THE TASK -> Print exactly the part opening with the line containing "Turn this picture" and closing with the line containing "tube_wall = 1.2", with both of those lines included.

Data records:

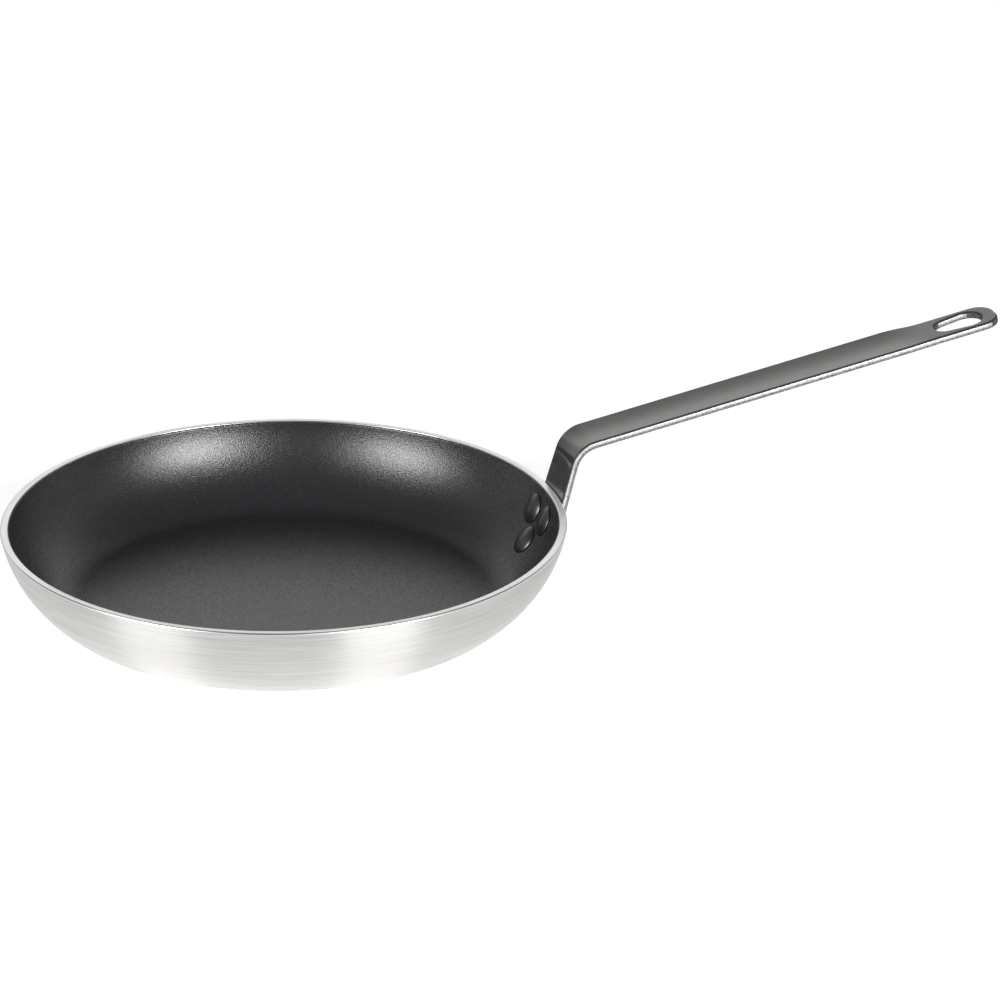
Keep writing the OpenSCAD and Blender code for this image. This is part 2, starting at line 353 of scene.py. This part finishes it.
blank = punched_blank()
print("blank:", len(blank.verts), "points,", len(blank.faces), "faces,",
      f"{sum(f.calc_area() for f in blank.faces) / mm**2:.0f} mm2 of strip")

# %% [markdown]
# ## Thickness and punched edges
# A punch leaves an edge with a story. On the side that the punch enters, the sheet is
# drawn down into a round of about a millimetre, and the coat goes down with it. Below
# that the edge is sheared bright and smooth, and the last part breaks off and stays
# grainy, with a small burr. The sheet is raised to its thickness and its two rims are
# bevelled, the upper one wide and the lower one narrow. The flat faces are then inset
# by a narrow border, which keeps their shading flat.

# %% Give the blank its thickness
edge_roll, edge_burr = 1.2 * mm, 0.25 * mm
roll_steps, burr_steps = 4, 2
sharp, level_facing, snap, border = math.radians(60), 0.999, 0.01 * mm, 0.4 * mm


def thicken(bm):
    """Raises the sheet downwards, rounds both its rims and borders its flat faces."""
    bmesh.ops.recalc_face_normals(bm, faces=bm.faces)
    if sum(f.normal.z for f in bm.faces) < 0:
        bmesh.ops.reverse_faces(bm, faces=bm.faces)
    made = bmesh.ops.extrude_face_region(bm, geom=list(bm.faces), use_keep_orig=True)
    lowered = [g for g in made["geom"] if isinstance(g, bmesh.types.BMVert)]
    bmesh.ops.translate(bm, verts=lowered, vec=(0, 0, -strip_t))
    bmesh.ops.recalc_face_normals(bm, faces=bm.faces)
    for level, rounding, steps in ((0, edge_roll, roll_steps), (-strip_t, edge_burr, burr_steps)):
        rims = [e for e in bm.edges if len(e.link_faces) == 2 and e.calc_face_angle() > sharp
                and max(abs(v.co.z - level) for v in e.verts) < snap]
        bmesh.ops.bevel(bm, geom=rims, offset=rounding, offset_type="OFFSET", affect="EDGES",
                        segments=steps, profile=0.5, material=-1, clamp_overlap=True)
    flats = [f for f in bm.faces if abs(f.normal.z) > level_facing]
    bmesh.ops.inset_region(bm, faces=flats, thickness=border, use_even_offset=True,
                           use_boundary=True)


thicken(blank)
print("blank with thickness:", len(blank.faces), "faces")

# %% [markdown]
# ## Bending the strip
# The blank is bent by sending every point along one path. Beside the wall the path
# follows the pan's own arc, then it runs straight up the neck, round the bend and out
# along the grip. The strip is also dished across its width, to the same round as the
# wall, and the dish fades out in front of the flat end with the slot. An armature or a
# curve modifier could bend it too, but they would not keep the plate in exact contact
# with the wall. Rows are cut across the blank first, close together where it will
# curve, because a face can only bend at its edges.

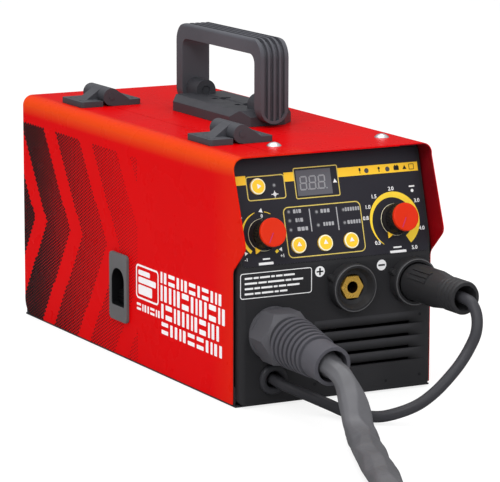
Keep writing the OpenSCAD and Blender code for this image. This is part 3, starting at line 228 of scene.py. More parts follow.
# the sleeve's width along the cable, and the flat sides that trade places along it and so crease:
# each side has its angle, its reach, the swing of that reach, its period and its start
sleeveFolds = {"lowest": 0.2, "roundFor": 10, "easeIn": 14, "widest": 1.18,
               "opening": (14, 26, 46, 62, 86, 104, 124, 150, 190),
               "width": (1.0, 0.78, 0.8, 1.0, 0.98, 1.14, 1.0, 1.08, 1.05),
               "sides": [(0, 1.06, 0.07, 61, 0.1), (38, 0.93, 0.10, 83, 0.5), (72, 0.74, 0.08, 57, 0.2),
                         (108, 0.70, 0.10, 71, 0.8), (146, 0.90, 0.10, 67, 0.35), (180, 1.06, 0.07, 77, 0.65),
                         (226, 1.0, 0.04, 91, 0.3), (270, 0.96, 0.0, 90, 0.0), (314, 1.0, 0.04, 73, 0.9)]}


def clamped(value, low=0, high=1):
    return min(max(value, low), high)


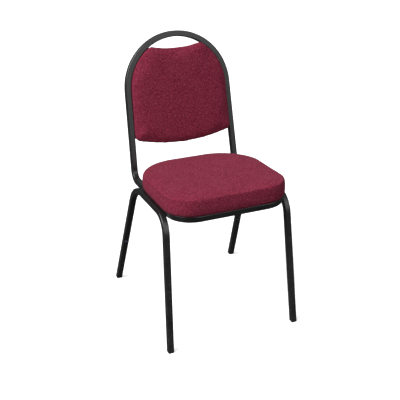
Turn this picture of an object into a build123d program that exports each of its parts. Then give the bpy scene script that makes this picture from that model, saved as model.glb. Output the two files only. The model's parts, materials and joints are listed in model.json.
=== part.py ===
from build123d import *
import os
from math import acos, atan2, cos, degrees, hypot, radians, sin, sqrt, tan

# Stacking chair with a dome-topped back, in millimetres.
# +X is to the right and -X to the left as seen from the front, -Y is the front and +Z is up.
# The origin is on the floor, at the middle of the chair's overall width and depth.

# ---------------------------------------------------------------- driving dimensions
tube = 19.0                     # square steel tube, side
tube_corner = 3.0               # its outer corner radius
tube_wall = 1.2                 # 18 gauge

rail_spacing = 360.0            # side rails of the loop, centre to centre
rail_height = 417.0             # rail centre line where it meets the back post
rail_length = 373.0             # back post to front rail, along the rail
seat_tilt = 2.2                 # degrees, the front is higher
back_recline = 13.5             # degrees from vertical
post_base_y = 142.0             # where post and rail centre lines cross
dome_height = 449.0             # along the reclined back, from there to the dome's centre line
dome_radius = 172.5             # centre line of the dome
front_corner_bend = 72.0        # centre-line bend radii
post_base_bend = 36.0
leg_front_bend = 65.0
leg_rear_bend = 97.0

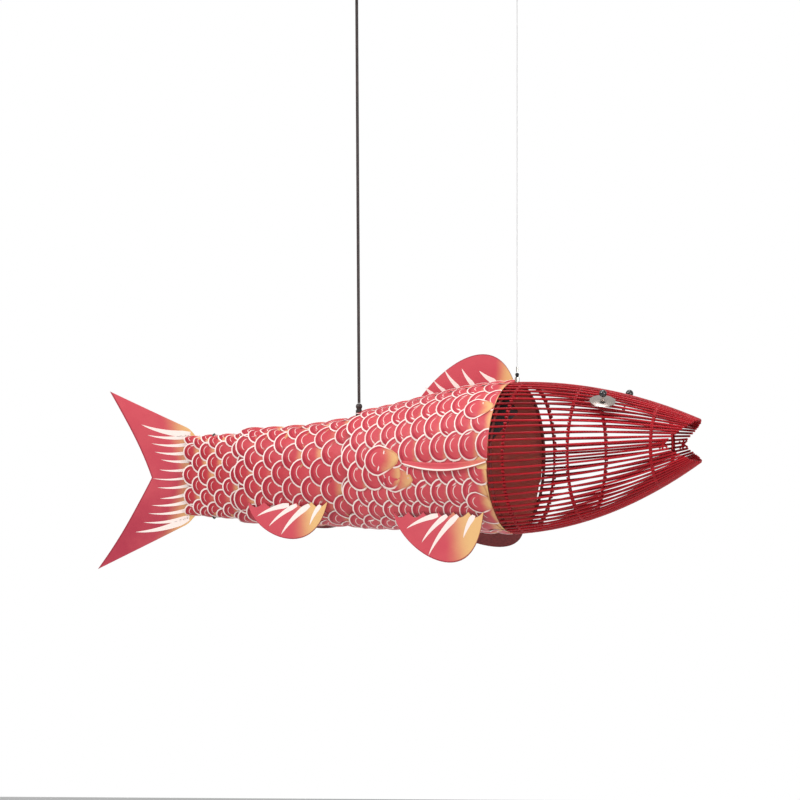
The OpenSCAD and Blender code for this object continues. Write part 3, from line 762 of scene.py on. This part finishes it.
def skin_panel(key, side_name, side):
    """One panel: the bent sheet and its scales, joined."""
    rng = random.Random(hash_of(key))
    part = SECTIONS[key]
    bm = fresh()
    reach = size("crest") * 0.5

    def sheet_place(u, v, depth):
        x = lerp(part["x0"] + 0.006, part["x1"], u)
        total = girth(x, part["off"])[0]
        low = -reach + 0.008 if part["top"] == 0 else part["top"] * total
        high = total + reach - 0.008 if part["low"] == 1 else part["low"] * total
        point = flank_pt(x, lerp(low, high, v), section_off(part, x) - depth)
        return (point.x, side * point.y, point.z)

    def sheet_marks(u, v):
        x = lerp(part["x0"], part["x1"], u)
        return {"pinkness": pinkness(x),
                "warmth": unit_share((x - 0.085) / 0.03) if "front" in key else 0.0}

    plate(bm, 26, 40, sheet_place, SKIN, sheet_marks, 0)
    face_outwards(bm)
    sharpen(bm)
    template = scale_template()
    places = sorted(rows_of(part, key), key=lambda p: p[0])
    for x, s, radius in places:
        chance = rng.random()
        warm = 0.95 if chance < 0.26 else 0.25 if chance < 0.5 else 0.0
        if "front" in key and x > 0.085:
            warm = max(warm, 0.95)
        if key == "rear_panel" and chance > 0.72:
            warm = 0.8
        add_scale(bm, template, side, part, x + rng.uniform(-1, 1) * 0.0015,
                  s + rng.uniform(-1, 1) * 0.0008, radius * rng.uniform(0.97, 1.05),
                  rng.uniform(0, 0.0002), warm, rng.random(), 1.2 if "front" in key else 1.08)
    if key == "front_upper_panel":
        lip(bm, part, side)
    for x, share_down, radius in FEATURES.get(key, ()):
        total = girth(x, part["off"])[0]
        add_scale(bm, template, side, part, x, share_down * total, radius, 0.0012, 1.0,
                  rng.random() * 0.4, 1.0, rng.uniform(-0.15, 0.15), 0.5)
    bpy.data.meshes.remove(template)
    name = f"{key}_{side_name}"
    piece(f"scaled_{name}", bm, ("base", "scales"), "fish", name)


# ---------- fins ----------

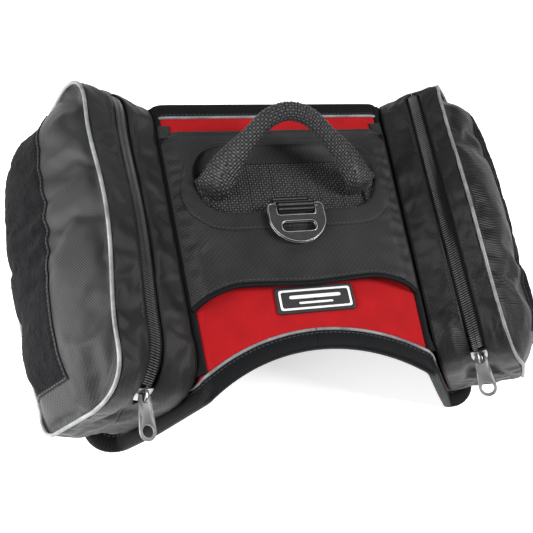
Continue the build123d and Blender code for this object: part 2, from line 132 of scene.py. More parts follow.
fold_joint = next(j for j in frame["joints"] if j["name"] == "right_fold")
SADDLE_Y = fold_joint["pos_m"][1] / MM
FOLD_Z = fold_joint["pos_m"][2] / MM
NECK_DROP = NECK_MID_Y - NECK_SIDE_Y
NECK_HALF = FOLD_X + NECK_SIDE_Y * tan(radians(TOE_IN))
NECK_RADIUS = (NECK_HALF**2 + NECK_DROP**2) / (2 * NECK_DROP)
NECK_CENTRE_Y = NECK_MID_Y - NECK_RADIUS
FOLD_TURN = radians(90 - SIDE_TILT)
FOLD_REACH = FOLD_RADIUS * tan(FOLD_TURN / 2)


# ---- frames ---------------------------------------------------------------------------------
def place_matrix(x, toe, tilt):
    move = Matrix.Translation(Vector((x, SADDLE_Y, FOLD_Z)) * MM)
    return move @ Matrix.Rotation(radians(toe), 4, "Z") @ Matrix.Rotation(radians(tilt), 4, "Y")


SADDLE = (place_matrix(0, 0, 0), 1)
SADDLE_LEFT = (place_matrix(0, 0, 0), -1)
SIDES = {
    "right": (place_matrix(FOLD_X, -TOE_IN, -SIDE_TILT), 1),
    "left": (place_matrix(-FOLD_X, TOE_IN, SIDE_TILT), -1),
}


def smoothstep(t):
    t = np.clip(t, 0.0, 1.0)
    return t * t * (3 - 2 * t)


def to_fold(x, y):
    """Saddle-frame x and y as the distance across the fold line and the place along it."""
    toe = radians(TOE_IN)
    return (x - FOLD_X) * cos(toe) - y * sin(toe), (x - FOLD_X) * sin(toe) + y * cos(toe)


def over_fold(d, s, h):
    """A point of the vest, in the saddle frame: d across the fold, s along it, h above."""
    d, s, h = np.broadcast_arrays(np.asarray(d, float), s, h)
    turn = np.clip((d + FOLD_REACH) / (2 * FOLD_REACH), 0, 1) * FOLD_TURN
    bent_p = -FOLD_REACH + FOLD_RADIUS * np.sin(turn)
    bent_q = -FOLD_RADIUS + FOLD_RADIUS * np.cos(turn)
    p = np.where(d < -FOLD_REACH, d, np.where(d > FOLD_REACH, d * cos(FOLD_TURN), bent_p))
    q = np.where(d < -FOLD_REACH, 0, np.where(d > FOLD_REACH, -d * sin(FOLD_TURN), bent_q))
    # the neck corner, lying on the ground
    past = d - FOOT_D
    back = np.clip((past + FOLD_REACH) / (2 * FOLD_REACH), 0, 1) * FOLD_TURN
    foot_p = FOOT_D * cos(FOLD_TURN) + np.where(
        past > FOLD_REACH,
        past,
        FOLD_REACH - FOLD_RADIUS * np.sin(FOLD_TURN - back),
    )
    foot_q = -FOOT_D * sin(FOLD_TURN) + FOLD_RADIUS * (1 - np.cos(FOLD_TURN - back))
    lies = np.where(past > -FOLD_REACH, 1 - smoothstep((s - LOBE_BACK[1]) / 24.0), 0)
    p = p + lies * (foot_p - p)
    q = q + lies * (foot_q - q)
    turn = turn - lies * back
    p = p + h * np.sin(turn)
    q = q + h * np.cos(turn)
    toe = radians(TOE_IN)
    x = FOLD_X + s * sin(toe) + p * cos(toe)
    y = s * cos(toe) - p * sin(toe)
    return np.stack([x, y, q], -1)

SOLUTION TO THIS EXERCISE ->
Turn this picture of an object into a build123d program that exports each of its parts. Then give the bpy scene script that makes this picture from that model, saved as model.glb. Output the two files only. The model's parts, materials and joints are listed in model.json.
=== part.py ===
from build123d import *
import os
from math import acos, atan2, cos, degrees, hypot, radians, sin, sqrt, tan

# Stacking chair with a dome-topped back, in millimetres.
# +X is to the right and -X to the left as seen from the front, -Y is the front and +Z is up.
# The origin is on the floor, at the middle of the chair's overall width and depth.

# ---------------------------------------------------------------- driving dimensions
tube = 19.0                     # square steel tube, side
tube_corner = 3.0               # its outer corner radius
tube_wall = 1.2                 # 18 gauge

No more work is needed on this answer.